I knew it was a mistake to get involved with someone so innocent, even though I knew she was a masochist. It takes a certain type of masochist to get on board with my level of depravity. And I let my blood lust take control, scaring her away from me for good.
I should be glad. After all, once I’ve had a woman, I rarely want a repeat of the event, but with Azira, it’s all I’ve been able to think of. Deep down I know it’s because even though Azira was a virgin and completely unaware of her proclivity for pain, I’ve never been with a woman so in rhythm with me.
Fear may have driven her away from me, but not because she was scared of me, but because she didn’t like what she learned about herself. The enjoyment she took from such primal, depraved delights I’ve opened her eyes to is difficult for her to come to terms with.
I sit down behind my desk and pick up the top essay on the pile of junior class essays for torture class I need to mark. However, I can hardly focus on the words in front of me as they all seem to blur together. At this rate, I’ll get nothing done, and it’s all Azira’s fault.
Never have I been so hung up on another human in all my life. I tighten my grasp on the pencil I’m holding as I clench my jaw, wishing I could wash the delightful images of her naked and bloody out of my mind. And then the pencil snaps in half, breaking me out of the angry haze I’d fallen into.
Fuck.
Azira leans toward Nat, and I snap then, knowing I need to speak to her after class before I go insane.
“What exactly is so important that you need to discuss during my class, Miss Sidorov?”

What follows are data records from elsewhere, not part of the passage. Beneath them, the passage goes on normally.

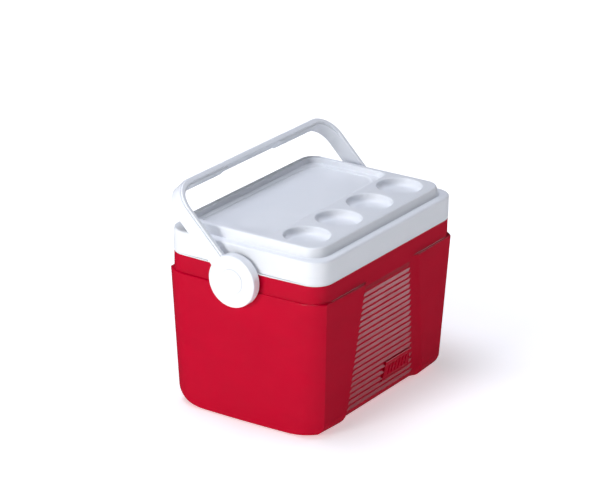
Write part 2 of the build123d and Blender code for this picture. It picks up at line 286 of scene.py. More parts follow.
@dataclass(frozen=True)
class StudioSweep:
    """Matt white floor paint with a faint 25 mm roller texture, and a painted glow: its emission rises with
    distance from the middle, so the floor near the box stays dimmer as painted shade.
    """

    name: str
    colour: str = "F6F7F9"
    roller: float = 25.0
    near: float = 0.3
    near_painted_glow: float = 0.5
    far: float = 1.0
    far_painted_glow: float = 1.0

    def material(self) -> bpy.types.Material:
        """Build the node material."""
        material, tree, shader = new_material(self.name)
        place = add_node(tree, "ShaderNodeTexCoord").outputs["Object"]
        roller = add_node(tree, "ShaderNodeTexNoise", Vector=place, Scale=1 / (self.roller * MM), Detail=3.0)
        bump = add_node(tree, "ShaderNodeBump", Strength=0.1, Distance=MM, Height=roller.outputs[0])
        tree.links.new(bump.outputs[0], shader.inputs["Normal"])
        shader.inputs["Base Color"].default_value = linear(self.colour)
        shader.inputs["Roughness"].default_value = 0.9
        # Painted glow: the floor emits light though it is no lamp. The emission strength rises with distance from
        # the middle, dimmer close to the box as painted shade and brighter farther out.
        shader.inputs["Emission Color"].default_value = linear(self.colour)
        distance = add_node(tree, "ShaderNodeVectorMath", {"operation": "LENGTH"}, i0=place)
        painted_glow = add_node(
            tree,
            "ShaderNodeMapRange",
            {"interpolation_type": "SMOOTHSTEP"},
            Value=distance.outputs["Value"],
            i1=self.near,
            i2=self.far,
            i3=self.near_painted_glow,
            i4=self.far_painted_glow,
        )
        tree.links.new(painted_glow.outputs[0], shader.inputs["Emission Strength"])
        return material


def arc(radius: float, start: float, stop: float, steps: int) -> list[tuple[float, float]]:
    """Points on a circular arc about the origin.

    Args:
        radius: Arc radius.
        start: First angle in degrees.
        stop: Last angle in degrees.
        steps: Number of segments.

    Returns:
        Steps plus one pairs of cosine and sine times the radius.
    """
    angles = np.radians(np.linspace(start, stop, steps + 1))
    return [(radius * math.cos(a), radius * math.sin(a)) for a in angles]


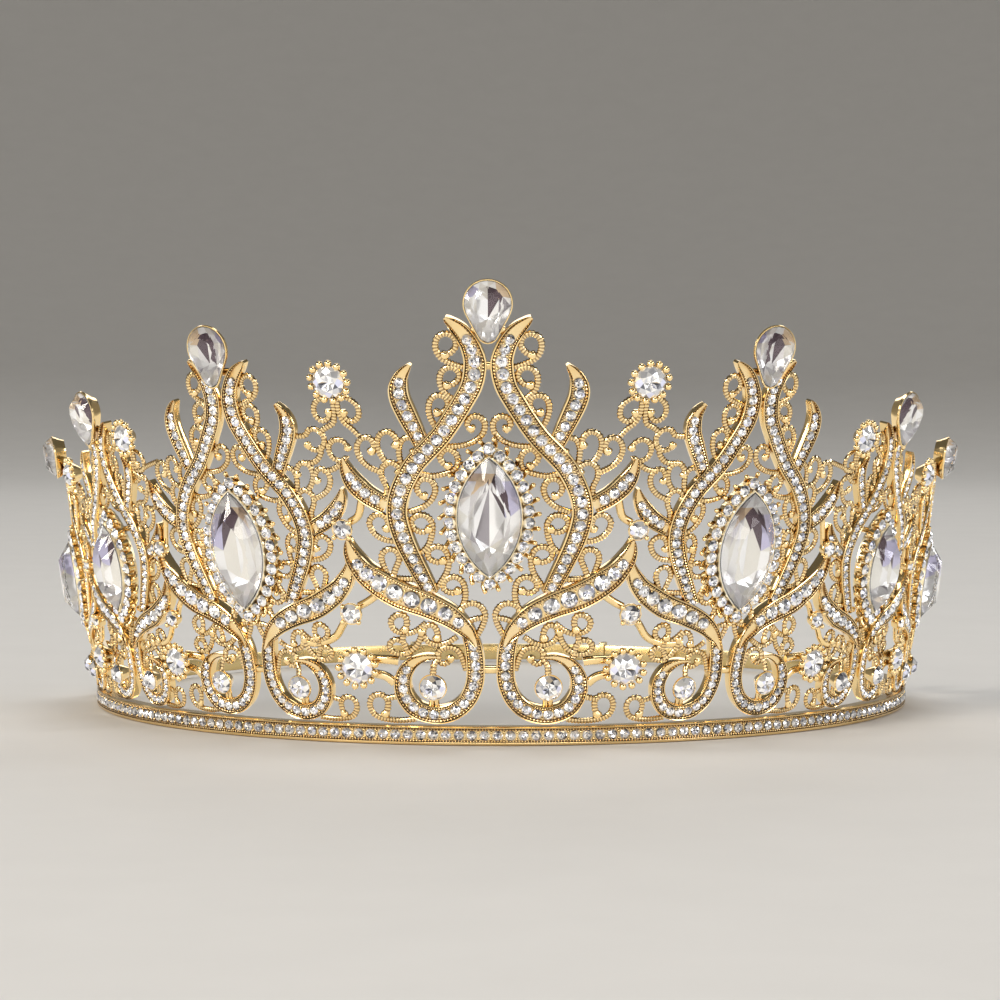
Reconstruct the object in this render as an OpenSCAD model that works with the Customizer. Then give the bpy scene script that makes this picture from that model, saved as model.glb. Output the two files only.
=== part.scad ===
// Pageant crown: a stone-set front band, seven openwork crest panels and a plain back band.
// Frame: +Z up, the front of the crown faces -Y, origin at the middle of the ring where it stands.
// A place on the crest is given as [across, up] in mm on the middle panel, and is scaled for the others.

/* [Ring] */
// Outer radius of the ring at its foot
ring_r = 75; // [70:0.5:80]
// Height of the front band
band_h = 3.2; // [2.8:0.1:3.6]
// Thickness of the front band, measured to the middle of the ring
band_t = 2.6; // [2.2:0.1:3]
// Angle from the front to each end of the front band
band_end = 112; // [109:1:115]
// Height of the back band
back_h = 3.2; // [3:0.1:3.6]
// Thickness of each back strip
back_t = 0.8; // [0.6:0.1:1]
// Angle from the front to where each back strip meets the front band
back_start = 105; // [103:1:107]
// Angle that each back strip runs on past the middle of the back
back_lap = 16; // [12:1:20]

/* [Crest] */
// Outward lean of the crest at the front
lean_front = 15; // [12:0.5:17]
// Outward lean of the crest at the sides
lean_side = 8; // [6:0.5:12]
// Thickness of the stone-set strips
strip_t = 1.9; // [1.6:0.1:2.2]
// Width of the curled wires
wire_w = 1.0; // [0.9:0.05:1.2]
// Radius of a wire loop, to the middle of the wire
loop_r = 2; // [1.9:0.05:2.1]

/* [Stones] */
// Clearance between a stone and its cup
stone_gap = 0.12; // [0.1:0.01:0.2]
// Radius of the round stones low between the panels
low_stone_r = 2.5; // [2.3:0.1:2.6]
// Radius of the round stones high between the panels
top_stone_r = 2.35; // [2.1:0.05:2.5]
// Radius of the round stones in the scrolls
scroll_stone_r = 2.05; // [1.8:0.05:2.15]

/* [Hidden] */
// One row for each panel, from the front to the side. Columns:
ANGLE = 0;    // angle from the front, degrees
SPREAD = 1;   // width against the middle panel
RISE = 2;     // height against the middle panel
BOAT_AT = 3;  // height of the boat-shaped stone's middle, mm on the middle panel's scale
BOAT_A = 4;   // half its length, mm
BOAT_B = 5;   // half its width, mm
DROP_A = 6;   // drop-shaped stone, middle of its round end to its point, mm
DROP_R = 7;   // radius of its round end, mm
LOOP_N = 8;   // wire loops on one side
TOP_X = 9;    // round stone above the gap before this panel, mm across on the middle panel's scale
PANELS = [
    [0,    1.00, 1.00,  39.9, 10.1, 5.20, 6.5, 3.65, 6, 0],
    [30.3, 0.85, 0.89,  37.0, 10.1, 5.20, 6.5, 3.65, 6, -24.6],
    [55.5, 0.67, 0.727, 37.6, 7.7,  3.80, 5.9, 3.35, 3, -17],
    [76.5, 0.56, 0.613, 37.3, 6.7,  3.30, 4.6, 2.70, 2, -22],
];

// Strips of the middle panel, one side. Columns: across, up, width.
// The long strip that leans in at the top and crosses to the flame below
LONG_STRIP = [
    [6.5, 72, 0.8], [3.6, 68.8, 2.4], [2.1, 64.6, 3.4], [3.4, 59.4, 3.5], [7.3, 53.3, 3.5],
    [12.2, 47.7, 3.5], [14.8, 41.6, 3.5], [13.8, 36, 3.4], [9.6, 27, 2.6],
];
// The flame, which runs on as the scroll
FLAME = [
    [22.5, 34.3, 0.8], [20, 30, 3.4], [15, 26.2, 4.7], [8, 22.7, 4], [3.7, 17.4, 3],
    [2.9, 11.4, 3], [5.6, 6.4, 3], [10.8, 5.5, 3], [14.5, 9.2, 3], [13.6, 13.4, 2.3], [10.4, 15, 0.8],
];
// The small leaf beside the top of the long strip
UPPER_LEAF = [[12.6, 63.7, 0.7], [14.2, 59.4, 2.8], [13, 54.6, 2.8], [10.6, 50.6, 2.2]];
// The leaf that points outward from the widest part
SIDE_LEAF = [[23.4, 47.8, 0.7], [22.6, 43.8, 2.9], [19.4, 41, 3.1], [15.2, 39.4, 2.6]];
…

Her head whips toward me and eyes widen. “I apologize, sir. I was just asking Nat a question about the assignment.”
I stand and approach her desk. “Who gave out the assignment?”
“You did.”
I nod. “So, if you have a question about it, who should you ask?”
Her lips purse together as she glares at me. “You.”
“Exactly. Now, what question do you have?”
Her cheeks flush a dark red as she gapes at me. “It’s not important. Nat answered it.”
I narrow my eyes. “So you were lying about having a question relating to the assignment?”
She shakes her head. “No, I told you-”
“I saw you speak, Miss Sidorov, but Miss Gurin didn’t say a word in response before I interrupted you. So either you are lying or somehow you’ve developed telekinetic abilities.”
The class snicker at that.
Her shoulders slump, and she sighs heavily. “Fine, I lied.”
“You will stay behind after class.” I turn away and return to sit behind my desk, feeling relieved that she’s given me the opportunity to force her to be alone with me. I force myself to focus on the essays on my desk and put Azira out of my mind, just for the rest of the period.